I also thought that “unraveling” my matrices might tell me something about the products. Since each arrow is a non-zero element in the adjacency matrix, I can take the outer product of flattened matrices to find where my arrows might be in the product. Since the \(9 \times 9\) matrix has 81 elements with exactly 9 non-zero and the \(13 \times 13\) has 169 elements with exactly 13 non-zero, I can take the outer product to form a \(81 \times 169\) matrix with exactly 117 non-zero elements. I think with some clever linear algebra it might be possible to reshape this \(81 \times 169\) matrix into a \(117 \times 117\) matrix representing the product with a pair of projection matrices of shape \(9 \times 117\) and \(13 \times 117\) respectively.

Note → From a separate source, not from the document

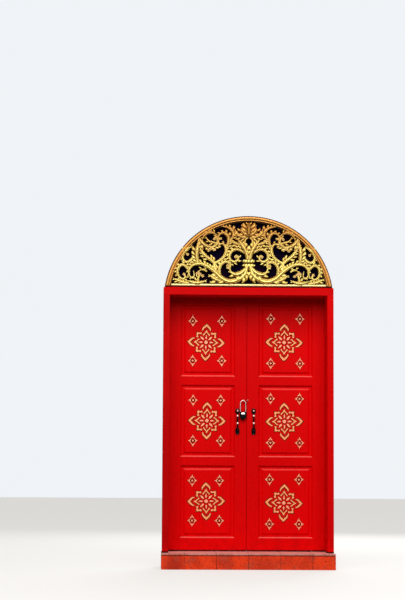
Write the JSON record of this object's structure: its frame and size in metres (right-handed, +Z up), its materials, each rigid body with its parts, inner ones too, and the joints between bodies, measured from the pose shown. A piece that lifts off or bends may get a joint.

In the same way that I thought \(2_A\) might be like stacking an identity and adjacency matrix together, I think I could extend this idea to an arbitrary \(N_A\) using powers of the adjacency matrix. By using 13 powers of the \(9 \times 9\) matrix and 9 powers of the \(13 \times 13\) matrix I can produce matrices of the shapes I’m looking for: \(9 \times 117\) and \(13 \times 117\text{.}\) However, I haven’t figured out what to do with those matrices to produce the product quite yet.